(Work to complete): Restrict the output to the lines below starting at the one that contains "for corner in" and ending at the one that contains "return (LEAN @ spot + LIE) * MM", and restate them word for word, both ends included.

(Entries provided):
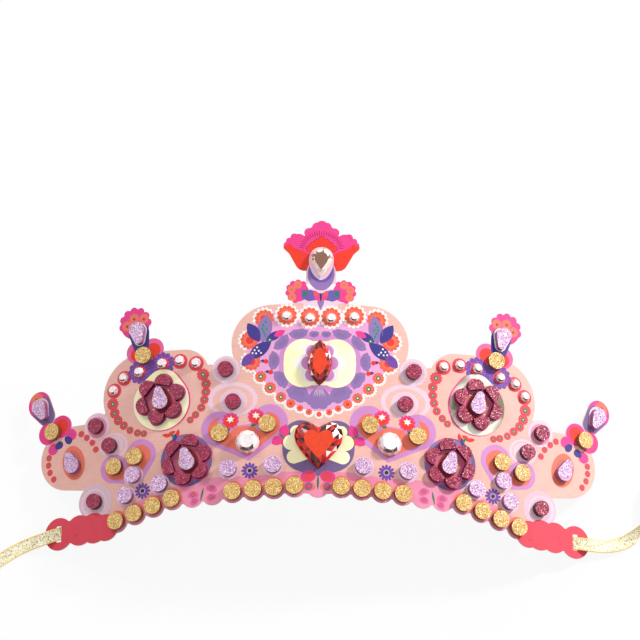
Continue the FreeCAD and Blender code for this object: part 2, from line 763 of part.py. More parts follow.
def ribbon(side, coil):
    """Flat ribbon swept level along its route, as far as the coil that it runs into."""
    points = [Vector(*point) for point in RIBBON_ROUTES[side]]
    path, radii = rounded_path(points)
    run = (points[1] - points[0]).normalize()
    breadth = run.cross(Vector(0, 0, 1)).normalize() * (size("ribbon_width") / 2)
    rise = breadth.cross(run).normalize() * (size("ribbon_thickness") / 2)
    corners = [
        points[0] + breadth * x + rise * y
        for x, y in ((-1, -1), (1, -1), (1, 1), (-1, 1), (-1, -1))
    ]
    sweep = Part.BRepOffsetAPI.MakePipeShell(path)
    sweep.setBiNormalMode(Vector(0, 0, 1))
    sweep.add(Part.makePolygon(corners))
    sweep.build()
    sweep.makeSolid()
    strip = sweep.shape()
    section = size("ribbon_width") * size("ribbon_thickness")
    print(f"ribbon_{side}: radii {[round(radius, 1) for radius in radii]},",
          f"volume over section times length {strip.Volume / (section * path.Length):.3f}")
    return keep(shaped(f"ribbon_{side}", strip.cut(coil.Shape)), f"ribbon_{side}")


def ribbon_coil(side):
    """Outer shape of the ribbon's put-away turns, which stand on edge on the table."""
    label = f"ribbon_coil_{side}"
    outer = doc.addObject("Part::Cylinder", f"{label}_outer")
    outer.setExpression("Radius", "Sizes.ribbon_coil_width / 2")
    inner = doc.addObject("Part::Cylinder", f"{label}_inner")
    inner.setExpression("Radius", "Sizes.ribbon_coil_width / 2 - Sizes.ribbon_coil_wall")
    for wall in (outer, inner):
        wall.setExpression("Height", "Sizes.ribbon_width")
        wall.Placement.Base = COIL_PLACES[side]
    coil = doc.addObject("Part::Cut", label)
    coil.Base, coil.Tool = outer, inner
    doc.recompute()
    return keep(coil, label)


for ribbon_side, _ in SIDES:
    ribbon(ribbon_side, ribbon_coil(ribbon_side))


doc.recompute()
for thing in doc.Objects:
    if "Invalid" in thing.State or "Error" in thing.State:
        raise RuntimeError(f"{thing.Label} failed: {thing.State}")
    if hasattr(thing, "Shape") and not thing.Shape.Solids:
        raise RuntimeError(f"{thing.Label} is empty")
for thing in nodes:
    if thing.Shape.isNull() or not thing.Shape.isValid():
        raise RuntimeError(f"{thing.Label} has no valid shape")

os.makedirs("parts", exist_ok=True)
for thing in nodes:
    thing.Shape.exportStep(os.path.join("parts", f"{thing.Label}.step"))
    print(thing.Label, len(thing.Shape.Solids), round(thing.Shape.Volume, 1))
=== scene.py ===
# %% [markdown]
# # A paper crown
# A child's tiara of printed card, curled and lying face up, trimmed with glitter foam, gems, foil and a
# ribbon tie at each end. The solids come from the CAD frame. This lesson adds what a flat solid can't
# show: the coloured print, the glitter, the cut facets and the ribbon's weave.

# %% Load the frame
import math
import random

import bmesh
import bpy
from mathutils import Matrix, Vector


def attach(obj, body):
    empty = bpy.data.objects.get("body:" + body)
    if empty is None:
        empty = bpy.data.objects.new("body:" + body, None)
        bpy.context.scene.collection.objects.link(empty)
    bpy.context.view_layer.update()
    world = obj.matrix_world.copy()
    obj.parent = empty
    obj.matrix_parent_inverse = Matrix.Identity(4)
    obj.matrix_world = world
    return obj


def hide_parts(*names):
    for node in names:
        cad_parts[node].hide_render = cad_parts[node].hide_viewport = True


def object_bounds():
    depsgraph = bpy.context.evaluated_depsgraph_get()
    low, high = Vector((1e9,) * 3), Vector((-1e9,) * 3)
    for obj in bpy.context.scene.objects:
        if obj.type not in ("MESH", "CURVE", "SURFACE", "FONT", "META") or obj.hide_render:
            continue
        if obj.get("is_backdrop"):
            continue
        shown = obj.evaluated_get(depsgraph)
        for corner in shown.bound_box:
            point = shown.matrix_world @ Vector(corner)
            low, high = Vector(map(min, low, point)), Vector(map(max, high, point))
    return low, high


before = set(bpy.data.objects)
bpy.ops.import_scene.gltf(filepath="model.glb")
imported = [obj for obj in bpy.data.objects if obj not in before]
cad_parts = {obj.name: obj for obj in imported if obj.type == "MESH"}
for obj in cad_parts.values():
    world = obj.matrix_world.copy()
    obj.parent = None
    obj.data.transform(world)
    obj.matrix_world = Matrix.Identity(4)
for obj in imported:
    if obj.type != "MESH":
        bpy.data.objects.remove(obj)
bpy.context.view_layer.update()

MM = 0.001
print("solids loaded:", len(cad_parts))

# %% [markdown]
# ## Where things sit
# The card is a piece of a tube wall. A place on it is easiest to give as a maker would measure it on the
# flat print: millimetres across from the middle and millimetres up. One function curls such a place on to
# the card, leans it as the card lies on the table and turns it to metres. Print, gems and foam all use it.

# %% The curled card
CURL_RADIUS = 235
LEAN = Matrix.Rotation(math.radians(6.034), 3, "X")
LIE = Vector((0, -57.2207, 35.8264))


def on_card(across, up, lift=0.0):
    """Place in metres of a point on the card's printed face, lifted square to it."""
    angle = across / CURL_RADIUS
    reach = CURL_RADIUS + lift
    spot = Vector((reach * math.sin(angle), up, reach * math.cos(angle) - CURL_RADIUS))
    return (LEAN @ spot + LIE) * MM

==

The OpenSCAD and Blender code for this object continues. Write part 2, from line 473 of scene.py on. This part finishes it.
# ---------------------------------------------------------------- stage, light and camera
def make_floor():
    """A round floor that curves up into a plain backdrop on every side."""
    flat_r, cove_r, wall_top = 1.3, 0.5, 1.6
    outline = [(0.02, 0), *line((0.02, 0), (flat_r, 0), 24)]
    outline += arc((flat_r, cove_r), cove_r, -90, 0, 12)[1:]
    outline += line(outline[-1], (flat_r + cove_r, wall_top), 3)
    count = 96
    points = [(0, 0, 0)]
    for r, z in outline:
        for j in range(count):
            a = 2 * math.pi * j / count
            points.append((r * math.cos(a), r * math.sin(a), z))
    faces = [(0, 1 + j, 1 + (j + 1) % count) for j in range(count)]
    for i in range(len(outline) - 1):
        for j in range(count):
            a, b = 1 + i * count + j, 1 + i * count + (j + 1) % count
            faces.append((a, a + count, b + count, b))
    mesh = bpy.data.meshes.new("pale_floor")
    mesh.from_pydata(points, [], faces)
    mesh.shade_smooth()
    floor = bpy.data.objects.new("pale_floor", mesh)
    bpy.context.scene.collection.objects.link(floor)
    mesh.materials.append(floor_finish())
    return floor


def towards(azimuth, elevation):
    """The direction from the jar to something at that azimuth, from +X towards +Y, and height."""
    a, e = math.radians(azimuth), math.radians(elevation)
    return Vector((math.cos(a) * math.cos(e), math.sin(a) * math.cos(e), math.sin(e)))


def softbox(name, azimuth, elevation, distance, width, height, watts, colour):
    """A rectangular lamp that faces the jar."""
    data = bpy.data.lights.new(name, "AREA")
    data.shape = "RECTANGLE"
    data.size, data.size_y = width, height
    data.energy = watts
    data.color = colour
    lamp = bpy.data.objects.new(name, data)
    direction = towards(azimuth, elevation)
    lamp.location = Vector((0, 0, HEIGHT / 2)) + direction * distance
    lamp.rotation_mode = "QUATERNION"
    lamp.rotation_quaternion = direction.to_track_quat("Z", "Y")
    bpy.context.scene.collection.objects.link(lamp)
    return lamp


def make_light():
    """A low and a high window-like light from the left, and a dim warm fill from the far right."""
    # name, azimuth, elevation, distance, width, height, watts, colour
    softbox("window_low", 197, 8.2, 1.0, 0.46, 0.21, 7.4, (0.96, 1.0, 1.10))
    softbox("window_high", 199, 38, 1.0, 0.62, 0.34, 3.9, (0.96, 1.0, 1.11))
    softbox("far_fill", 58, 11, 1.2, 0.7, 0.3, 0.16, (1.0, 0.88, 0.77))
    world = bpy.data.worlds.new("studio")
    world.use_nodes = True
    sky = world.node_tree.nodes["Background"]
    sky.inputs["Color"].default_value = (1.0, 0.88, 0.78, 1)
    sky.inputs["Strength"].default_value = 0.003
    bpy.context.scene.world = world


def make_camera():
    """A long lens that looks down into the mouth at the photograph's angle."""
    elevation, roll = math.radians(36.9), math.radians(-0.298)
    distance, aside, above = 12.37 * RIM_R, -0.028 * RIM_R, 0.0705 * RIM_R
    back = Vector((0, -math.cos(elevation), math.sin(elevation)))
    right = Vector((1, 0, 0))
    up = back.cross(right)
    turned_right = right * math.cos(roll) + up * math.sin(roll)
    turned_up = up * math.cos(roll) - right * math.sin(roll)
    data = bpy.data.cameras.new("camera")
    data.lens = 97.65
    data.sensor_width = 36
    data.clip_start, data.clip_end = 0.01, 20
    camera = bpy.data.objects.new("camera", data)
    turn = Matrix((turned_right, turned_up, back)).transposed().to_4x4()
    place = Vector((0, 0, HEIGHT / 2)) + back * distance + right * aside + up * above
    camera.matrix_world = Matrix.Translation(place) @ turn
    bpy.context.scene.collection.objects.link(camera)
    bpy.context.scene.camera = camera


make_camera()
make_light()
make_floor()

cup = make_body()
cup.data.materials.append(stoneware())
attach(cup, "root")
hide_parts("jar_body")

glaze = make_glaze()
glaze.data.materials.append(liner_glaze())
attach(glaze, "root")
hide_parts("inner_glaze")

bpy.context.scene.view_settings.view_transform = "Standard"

(Full solution):
        for corner in shown.bound_box:
            point = shown.matrix_world @ Vector(corner)
            low, high = Vector(map(min, low, point)), Vector(map(max, high, point))
    return low, high


before = set(bpy.data.objects)
bpy.ops.import_scene.gltf(filepath="model.glb")
imported = [obj for obj in bpy.data.objects if obj not in before]
cad_parts = {obj.name: obj for obj in imported if obj.type == "MESH"}
for obj in cad_parts.values():
    world = obj.matrix_world.copy()
    obj.parent = None
    obj.data.transform(world)
    obj.matrix_world = Matrix.Identity(4)
for obj in imported:
    if obj.type != "MESH":
        bpy.data.objects.remove(obj)
bpy.context.view_layer.update()

MM = 0.001
print("solids loaded:", len(cad_parts))

# %% [markdown]
# ## Where things sit
# The card is a piece of a tube wall. A place on it is easiest to give as a maker would measure it on the
# flat print: millimetres across from the middle and millimetres up. One function curls such a place on to
# the card, leans it as the card lies on the table and turns it to metres. Print, gems and foam all use it.

# %% The curled card
CURL_RADIUS = 235
LEAN = Matrix.Rotation(math.radians(6.034), 3, "X")
LIE = Vector((0, -57.2207, 35.8264))


def on_card(across, up, lift=0.0):
    """Place in metres of a point on the card's printed face, lifted square to it."""
    angle = across / CURL_RADIUS
    reach = CURL_RADIUS + lift
    spot = Vector((reach * math.sin(angle), up, reach * math.cos(angle) - CURL_RADIUS))
    return (LEAN @ spot + LIE) * MM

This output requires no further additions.